• WHAT THE TASK REQUIRES:
Set down only the lines running from the one with "obj.parent = None" to the one with "CORNER = Vector((-2.112, -0.7765, 0.0))", both lines included, exactly as they stand, please.

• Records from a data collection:
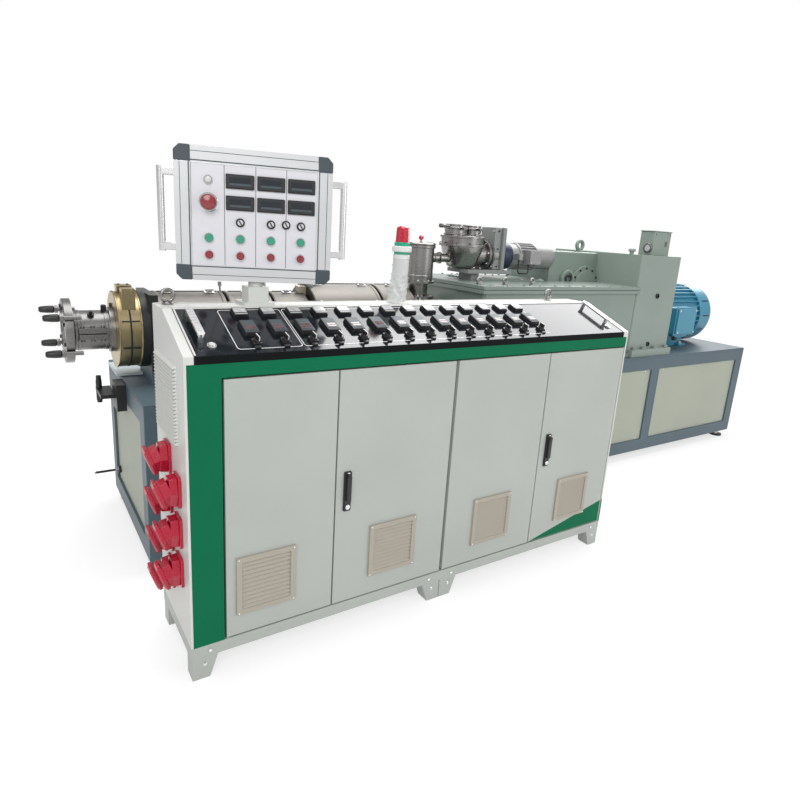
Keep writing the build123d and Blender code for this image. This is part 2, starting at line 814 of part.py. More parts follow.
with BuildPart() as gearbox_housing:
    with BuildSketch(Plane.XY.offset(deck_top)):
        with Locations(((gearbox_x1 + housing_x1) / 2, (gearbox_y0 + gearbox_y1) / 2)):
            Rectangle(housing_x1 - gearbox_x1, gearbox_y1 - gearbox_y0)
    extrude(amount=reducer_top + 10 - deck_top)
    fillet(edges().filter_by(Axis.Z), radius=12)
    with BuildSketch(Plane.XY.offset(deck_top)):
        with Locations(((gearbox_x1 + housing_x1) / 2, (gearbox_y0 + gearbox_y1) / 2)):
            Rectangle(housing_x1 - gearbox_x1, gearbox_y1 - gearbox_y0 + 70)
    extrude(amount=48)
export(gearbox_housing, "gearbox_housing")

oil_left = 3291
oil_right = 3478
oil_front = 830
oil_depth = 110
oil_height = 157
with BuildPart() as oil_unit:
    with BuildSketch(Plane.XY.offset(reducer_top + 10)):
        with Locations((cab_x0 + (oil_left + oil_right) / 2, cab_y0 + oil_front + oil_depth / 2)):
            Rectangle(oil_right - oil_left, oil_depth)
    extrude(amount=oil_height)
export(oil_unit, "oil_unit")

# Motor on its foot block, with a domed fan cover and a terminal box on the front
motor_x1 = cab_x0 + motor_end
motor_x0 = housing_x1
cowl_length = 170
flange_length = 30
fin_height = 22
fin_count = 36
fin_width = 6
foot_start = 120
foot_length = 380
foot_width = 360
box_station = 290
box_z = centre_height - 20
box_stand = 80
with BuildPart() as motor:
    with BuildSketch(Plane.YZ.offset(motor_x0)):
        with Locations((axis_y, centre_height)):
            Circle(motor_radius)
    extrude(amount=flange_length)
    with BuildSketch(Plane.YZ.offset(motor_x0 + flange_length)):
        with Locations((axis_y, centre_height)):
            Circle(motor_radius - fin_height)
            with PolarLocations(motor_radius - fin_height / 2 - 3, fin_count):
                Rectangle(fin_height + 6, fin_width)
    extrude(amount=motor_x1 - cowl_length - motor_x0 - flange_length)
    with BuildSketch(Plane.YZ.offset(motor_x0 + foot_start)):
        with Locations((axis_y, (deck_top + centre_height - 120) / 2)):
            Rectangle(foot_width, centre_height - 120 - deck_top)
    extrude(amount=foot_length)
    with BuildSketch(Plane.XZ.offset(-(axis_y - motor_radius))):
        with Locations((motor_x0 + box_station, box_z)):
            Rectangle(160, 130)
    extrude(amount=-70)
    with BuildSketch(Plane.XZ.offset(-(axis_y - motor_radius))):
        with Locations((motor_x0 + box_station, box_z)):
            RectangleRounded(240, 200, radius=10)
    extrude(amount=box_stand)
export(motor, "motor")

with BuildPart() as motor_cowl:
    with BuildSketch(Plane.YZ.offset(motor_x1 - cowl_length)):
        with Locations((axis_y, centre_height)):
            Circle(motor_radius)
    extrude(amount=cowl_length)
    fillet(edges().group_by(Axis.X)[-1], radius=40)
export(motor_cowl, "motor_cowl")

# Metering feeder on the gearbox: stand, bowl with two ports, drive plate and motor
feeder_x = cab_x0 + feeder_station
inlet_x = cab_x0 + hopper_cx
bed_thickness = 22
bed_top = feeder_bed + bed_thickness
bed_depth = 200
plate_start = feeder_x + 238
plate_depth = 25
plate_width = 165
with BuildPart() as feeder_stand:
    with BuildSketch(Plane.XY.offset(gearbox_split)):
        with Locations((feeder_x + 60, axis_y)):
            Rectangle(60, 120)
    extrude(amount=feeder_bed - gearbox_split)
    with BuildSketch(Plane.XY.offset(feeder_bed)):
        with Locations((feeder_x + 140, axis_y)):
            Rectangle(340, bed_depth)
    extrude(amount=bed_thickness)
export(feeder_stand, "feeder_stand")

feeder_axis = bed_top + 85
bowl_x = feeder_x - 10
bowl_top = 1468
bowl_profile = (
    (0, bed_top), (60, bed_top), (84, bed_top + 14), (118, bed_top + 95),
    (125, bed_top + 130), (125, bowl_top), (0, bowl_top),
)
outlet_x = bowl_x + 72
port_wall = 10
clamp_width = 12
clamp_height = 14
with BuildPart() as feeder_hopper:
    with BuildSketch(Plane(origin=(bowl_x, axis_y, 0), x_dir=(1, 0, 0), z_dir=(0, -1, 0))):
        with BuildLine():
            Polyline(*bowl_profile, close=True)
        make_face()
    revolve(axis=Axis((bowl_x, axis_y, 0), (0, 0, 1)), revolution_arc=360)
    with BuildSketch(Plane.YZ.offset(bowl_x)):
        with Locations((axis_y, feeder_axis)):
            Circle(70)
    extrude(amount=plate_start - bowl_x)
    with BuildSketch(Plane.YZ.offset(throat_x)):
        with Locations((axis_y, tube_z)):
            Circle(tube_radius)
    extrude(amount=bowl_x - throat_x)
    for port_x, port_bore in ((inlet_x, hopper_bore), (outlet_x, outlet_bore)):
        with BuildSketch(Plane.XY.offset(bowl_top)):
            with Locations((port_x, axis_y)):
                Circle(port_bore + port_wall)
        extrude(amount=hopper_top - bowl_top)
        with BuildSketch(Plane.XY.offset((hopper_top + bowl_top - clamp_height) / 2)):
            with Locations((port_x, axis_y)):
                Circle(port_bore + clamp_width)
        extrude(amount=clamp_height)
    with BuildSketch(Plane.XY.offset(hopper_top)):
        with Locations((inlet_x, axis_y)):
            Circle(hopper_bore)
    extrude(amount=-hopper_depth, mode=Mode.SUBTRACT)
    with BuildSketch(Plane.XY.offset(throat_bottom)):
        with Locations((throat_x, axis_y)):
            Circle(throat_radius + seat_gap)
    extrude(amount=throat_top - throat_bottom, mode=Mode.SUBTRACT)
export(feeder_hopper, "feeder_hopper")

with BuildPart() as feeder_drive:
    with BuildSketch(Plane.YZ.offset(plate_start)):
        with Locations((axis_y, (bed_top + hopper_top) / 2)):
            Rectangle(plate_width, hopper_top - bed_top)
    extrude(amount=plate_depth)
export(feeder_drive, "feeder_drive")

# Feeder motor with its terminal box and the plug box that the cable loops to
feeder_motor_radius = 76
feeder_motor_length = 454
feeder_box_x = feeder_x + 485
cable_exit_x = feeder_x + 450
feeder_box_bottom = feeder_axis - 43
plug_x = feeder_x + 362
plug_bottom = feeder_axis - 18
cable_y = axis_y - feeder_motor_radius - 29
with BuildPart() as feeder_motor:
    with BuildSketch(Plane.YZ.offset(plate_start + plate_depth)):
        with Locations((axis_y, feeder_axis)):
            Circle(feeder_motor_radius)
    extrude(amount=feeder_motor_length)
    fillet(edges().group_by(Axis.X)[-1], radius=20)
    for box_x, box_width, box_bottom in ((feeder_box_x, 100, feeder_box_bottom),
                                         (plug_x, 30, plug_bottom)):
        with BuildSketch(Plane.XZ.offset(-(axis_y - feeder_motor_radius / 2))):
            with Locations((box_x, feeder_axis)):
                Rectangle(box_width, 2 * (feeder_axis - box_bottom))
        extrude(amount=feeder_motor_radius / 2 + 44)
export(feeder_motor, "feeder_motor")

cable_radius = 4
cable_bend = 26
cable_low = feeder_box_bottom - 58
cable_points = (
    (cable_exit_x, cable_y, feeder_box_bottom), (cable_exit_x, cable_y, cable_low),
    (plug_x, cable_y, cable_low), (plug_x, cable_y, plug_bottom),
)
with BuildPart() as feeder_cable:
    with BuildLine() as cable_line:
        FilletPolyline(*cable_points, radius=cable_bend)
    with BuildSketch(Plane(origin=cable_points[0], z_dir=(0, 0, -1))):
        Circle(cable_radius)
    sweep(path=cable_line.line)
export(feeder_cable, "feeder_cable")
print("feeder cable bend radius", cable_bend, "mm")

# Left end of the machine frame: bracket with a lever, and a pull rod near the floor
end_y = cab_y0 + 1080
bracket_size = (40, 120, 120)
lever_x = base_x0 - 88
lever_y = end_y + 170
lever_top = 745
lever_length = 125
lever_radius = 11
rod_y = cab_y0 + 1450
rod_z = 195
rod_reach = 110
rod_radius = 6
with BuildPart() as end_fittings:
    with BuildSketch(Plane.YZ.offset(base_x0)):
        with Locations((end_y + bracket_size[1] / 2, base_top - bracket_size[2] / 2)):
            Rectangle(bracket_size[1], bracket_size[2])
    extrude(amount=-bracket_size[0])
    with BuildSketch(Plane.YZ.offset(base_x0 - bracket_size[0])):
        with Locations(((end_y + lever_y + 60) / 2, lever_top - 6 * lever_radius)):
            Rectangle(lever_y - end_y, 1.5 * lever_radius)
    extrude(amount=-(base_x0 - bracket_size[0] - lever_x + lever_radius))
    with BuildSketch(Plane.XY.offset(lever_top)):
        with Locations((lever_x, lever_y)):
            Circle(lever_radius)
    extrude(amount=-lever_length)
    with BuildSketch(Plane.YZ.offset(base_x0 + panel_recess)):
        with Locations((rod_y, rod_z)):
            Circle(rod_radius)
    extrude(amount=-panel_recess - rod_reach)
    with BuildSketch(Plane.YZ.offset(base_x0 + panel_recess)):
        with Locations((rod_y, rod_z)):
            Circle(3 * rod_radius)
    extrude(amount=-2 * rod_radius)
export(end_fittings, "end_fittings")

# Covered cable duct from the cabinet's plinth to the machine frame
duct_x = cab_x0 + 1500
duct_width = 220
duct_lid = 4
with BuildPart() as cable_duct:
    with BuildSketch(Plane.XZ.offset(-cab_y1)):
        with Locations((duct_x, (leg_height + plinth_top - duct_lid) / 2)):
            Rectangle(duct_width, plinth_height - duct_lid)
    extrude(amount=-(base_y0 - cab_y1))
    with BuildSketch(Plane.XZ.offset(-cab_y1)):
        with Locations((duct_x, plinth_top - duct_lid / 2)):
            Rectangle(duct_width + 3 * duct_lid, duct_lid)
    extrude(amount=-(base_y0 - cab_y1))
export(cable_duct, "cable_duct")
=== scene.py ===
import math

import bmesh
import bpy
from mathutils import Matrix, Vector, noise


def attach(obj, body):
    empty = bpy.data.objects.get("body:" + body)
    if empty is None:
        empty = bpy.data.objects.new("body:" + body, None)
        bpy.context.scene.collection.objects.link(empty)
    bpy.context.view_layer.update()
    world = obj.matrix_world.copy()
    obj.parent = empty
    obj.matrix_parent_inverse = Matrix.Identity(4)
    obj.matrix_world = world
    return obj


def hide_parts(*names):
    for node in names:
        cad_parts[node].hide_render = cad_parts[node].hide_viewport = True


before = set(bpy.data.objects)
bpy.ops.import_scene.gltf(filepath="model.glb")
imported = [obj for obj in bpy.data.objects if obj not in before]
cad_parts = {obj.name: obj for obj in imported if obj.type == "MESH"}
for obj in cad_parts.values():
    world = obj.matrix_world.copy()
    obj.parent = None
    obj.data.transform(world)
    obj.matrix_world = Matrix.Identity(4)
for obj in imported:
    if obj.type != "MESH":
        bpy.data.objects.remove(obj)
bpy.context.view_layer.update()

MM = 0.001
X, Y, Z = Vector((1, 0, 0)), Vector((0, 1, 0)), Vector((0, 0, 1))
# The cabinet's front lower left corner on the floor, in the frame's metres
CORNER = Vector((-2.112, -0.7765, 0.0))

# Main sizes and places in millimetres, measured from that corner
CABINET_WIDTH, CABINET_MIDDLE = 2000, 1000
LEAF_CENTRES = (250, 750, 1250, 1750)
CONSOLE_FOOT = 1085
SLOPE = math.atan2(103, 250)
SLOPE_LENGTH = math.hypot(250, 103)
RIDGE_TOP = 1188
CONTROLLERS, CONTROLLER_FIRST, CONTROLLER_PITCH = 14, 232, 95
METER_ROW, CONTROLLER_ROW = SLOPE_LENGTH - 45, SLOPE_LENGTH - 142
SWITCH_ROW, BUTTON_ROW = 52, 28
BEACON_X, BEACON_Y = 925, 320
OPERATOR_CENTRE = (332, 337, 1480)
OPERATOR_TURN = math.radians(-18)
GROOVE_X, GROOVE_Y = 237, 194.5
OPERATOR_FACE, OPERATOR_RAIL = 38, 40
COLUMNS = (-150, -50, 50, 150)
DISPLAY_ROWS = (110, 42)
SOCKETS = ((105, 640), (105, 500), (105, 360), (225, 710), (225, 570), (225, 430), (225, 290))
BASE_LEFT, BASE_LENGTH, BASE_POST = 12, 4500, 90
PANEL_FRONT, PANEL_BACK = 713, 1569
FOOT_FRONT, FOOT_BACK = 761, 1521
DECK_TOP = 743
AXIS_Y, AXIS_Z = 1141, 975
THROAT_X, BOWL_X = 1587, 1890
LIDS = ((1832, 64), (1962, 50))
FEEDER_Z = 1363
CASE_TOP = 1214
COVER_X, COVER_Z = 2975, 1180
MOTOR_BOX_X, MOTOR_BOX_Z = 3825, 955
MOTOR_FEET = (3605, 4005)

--

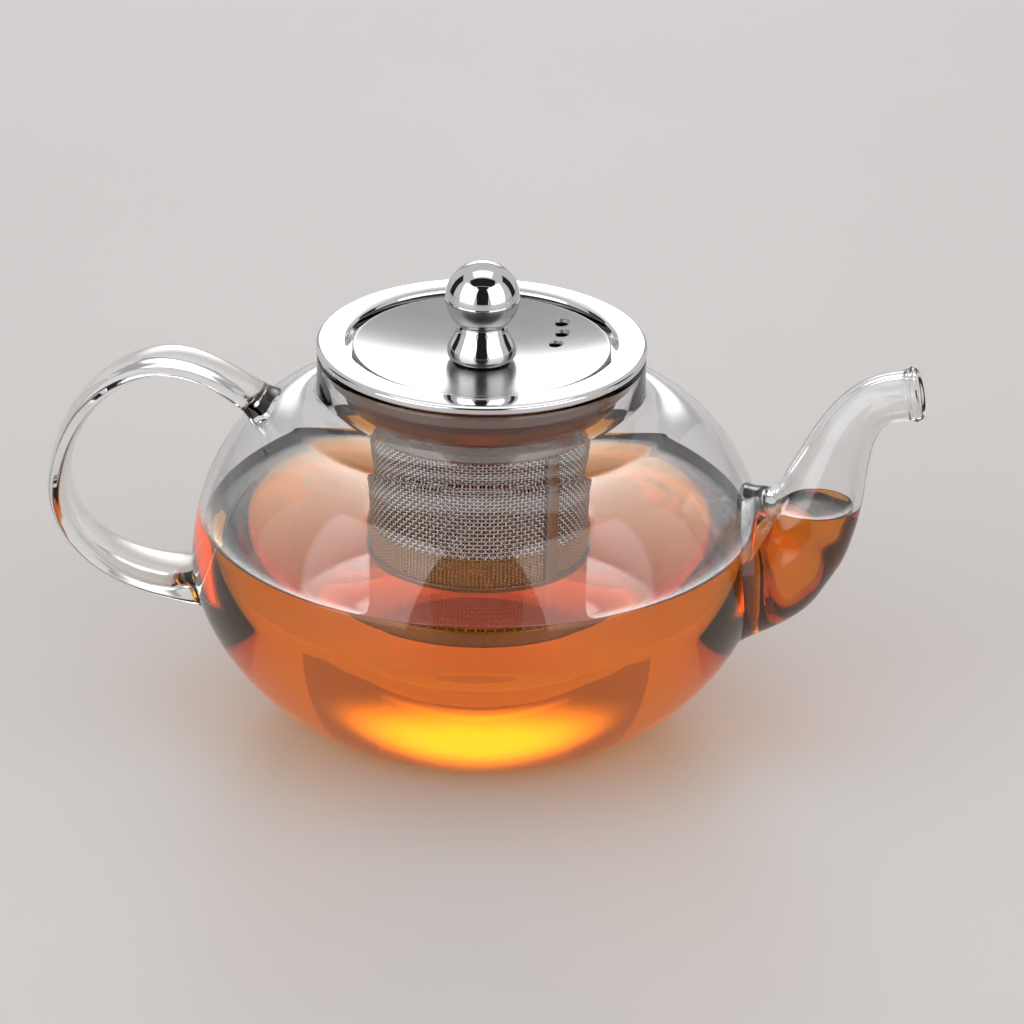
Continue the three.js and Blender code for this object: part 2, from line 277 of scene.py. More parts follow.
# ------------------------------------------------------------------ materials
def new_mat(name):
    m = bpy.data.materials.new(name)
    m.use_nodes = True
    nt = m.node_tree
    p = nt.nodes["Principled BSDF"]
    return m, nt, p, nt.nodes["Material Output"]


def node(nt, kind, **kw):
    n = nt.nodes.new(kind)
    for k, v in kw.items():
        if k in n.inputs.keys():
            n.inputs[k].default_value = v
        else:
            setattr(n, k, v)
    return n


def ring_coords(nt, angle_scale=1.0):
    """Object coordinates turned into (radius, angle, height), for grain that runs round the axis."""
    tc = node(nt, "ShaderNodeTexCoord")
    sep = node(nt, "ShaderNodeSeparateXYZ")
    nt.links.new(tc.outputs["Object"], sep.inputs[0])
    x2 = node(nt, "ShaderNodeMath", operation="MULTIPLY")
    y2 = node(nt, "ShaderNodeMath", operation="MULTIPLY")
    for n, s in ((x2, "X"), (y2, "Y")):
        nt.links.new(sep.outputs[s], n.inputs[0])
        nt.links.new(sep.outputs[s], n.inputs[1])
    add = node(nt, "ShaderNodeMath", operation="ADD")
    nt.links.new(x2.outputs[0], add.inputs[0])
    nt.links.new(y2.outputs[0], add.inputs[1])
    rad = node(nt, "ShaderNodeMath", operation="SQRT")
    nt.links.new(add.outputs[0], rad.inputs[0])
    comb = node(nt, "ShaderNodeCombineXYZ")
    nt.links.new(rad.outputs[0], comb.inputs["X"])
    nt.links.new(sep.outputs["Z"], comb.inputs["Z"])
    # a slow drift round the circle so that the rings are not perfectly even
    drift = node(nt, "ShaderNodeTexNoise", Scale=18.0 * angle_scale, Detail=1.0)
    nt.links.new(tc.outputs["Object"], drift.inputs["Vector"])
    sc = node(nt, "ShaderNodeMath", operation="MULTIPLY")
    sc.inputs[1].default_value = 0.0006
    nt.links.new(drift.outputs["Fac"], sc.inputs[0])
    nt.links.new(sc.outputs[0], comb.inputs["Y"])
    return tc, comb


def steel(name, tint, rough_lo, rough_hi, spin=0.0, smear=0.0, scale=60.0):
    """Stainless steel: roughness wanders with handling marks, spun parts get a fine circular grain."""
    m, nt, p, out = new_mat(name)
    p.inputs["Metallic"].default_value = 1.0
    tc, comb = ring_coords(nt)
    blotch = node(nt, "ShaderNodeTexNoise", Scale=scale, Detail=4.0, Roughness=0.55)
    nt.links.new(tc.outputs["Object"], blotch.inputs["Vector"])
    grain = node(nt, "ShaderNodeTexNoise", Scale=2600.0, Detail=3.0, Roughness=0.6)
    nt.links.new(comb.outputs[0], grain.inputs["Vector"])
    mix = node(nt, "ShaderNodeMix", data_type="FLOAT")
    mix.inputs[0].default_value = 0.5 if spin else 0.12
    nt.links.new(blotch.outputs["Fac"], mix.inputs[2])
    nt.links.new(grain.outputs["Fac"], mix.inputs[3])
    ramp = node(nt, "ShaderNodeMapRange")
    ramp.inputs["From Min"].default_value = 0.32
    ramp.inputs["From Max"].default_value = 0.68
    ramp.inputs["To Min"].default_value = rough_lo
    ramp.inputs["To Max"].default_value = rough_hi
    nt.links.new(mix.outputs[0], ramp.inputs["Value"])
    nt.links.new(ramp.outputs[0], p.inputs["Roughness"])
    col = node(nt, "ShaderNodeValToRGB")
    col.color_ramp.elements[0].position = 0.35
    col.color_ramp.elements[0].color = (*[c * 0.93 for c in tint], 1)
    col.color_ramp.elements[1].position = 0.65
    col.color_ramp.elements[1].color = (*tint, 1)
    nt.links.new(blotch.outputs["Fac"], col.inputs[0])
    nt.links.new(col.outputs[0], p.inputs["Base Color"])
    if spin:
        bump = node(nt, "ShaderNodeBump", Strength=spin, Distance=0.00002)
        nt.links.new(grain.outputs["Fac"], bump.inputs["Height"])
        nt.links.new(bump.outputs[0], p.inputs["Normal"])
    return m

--

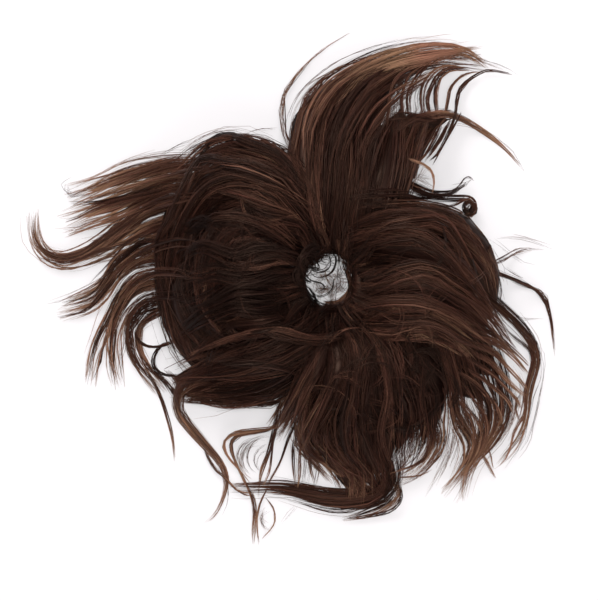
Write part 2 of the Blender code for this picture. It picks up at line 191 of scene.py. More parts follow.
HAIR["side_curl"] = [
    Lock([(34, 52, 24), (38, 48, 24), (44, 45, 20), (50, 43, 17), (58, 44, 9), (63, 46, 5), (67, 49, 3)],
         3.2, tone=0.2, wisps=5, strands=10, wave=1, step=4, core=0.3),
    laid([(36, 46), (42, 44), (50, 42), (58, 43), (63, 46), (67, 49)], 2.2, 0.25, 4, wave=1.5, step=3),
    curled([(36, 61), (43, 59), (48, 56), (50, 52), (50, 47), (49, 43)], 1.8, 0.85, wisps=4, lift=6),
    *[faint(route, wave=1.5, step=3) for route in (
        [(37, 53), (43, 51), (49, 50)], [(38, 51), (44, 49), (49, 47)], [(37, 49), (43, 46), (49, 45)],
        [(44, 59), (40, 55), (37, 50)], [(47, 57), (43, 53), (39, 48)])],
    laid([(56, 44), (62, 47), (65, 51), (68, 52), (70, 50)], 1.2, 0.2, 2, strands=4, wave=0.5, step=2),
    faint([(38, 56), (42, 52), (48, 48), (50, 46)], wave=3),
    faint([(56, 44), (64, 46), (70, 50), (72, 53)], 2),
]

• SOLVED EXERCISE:
    obj.parent = None
    obj.data.transform(world)
    obj.matrix_world = Matrix.Identity(4)
for obj in imported:
    if obj.type != "MESH":
        bpy.data.objects.remove(obj)
bpy.context.view_layer.update()

MM = 0.001
X, Y, Z = Vector((1, 0, 0)), Vector((0, 1, 0)), Vector((0, 0, 1))
# The cabinet's front lower left corner on the floor, in the frame's metres
CORNER = Vector((-2.112, -0.7765, 0.0))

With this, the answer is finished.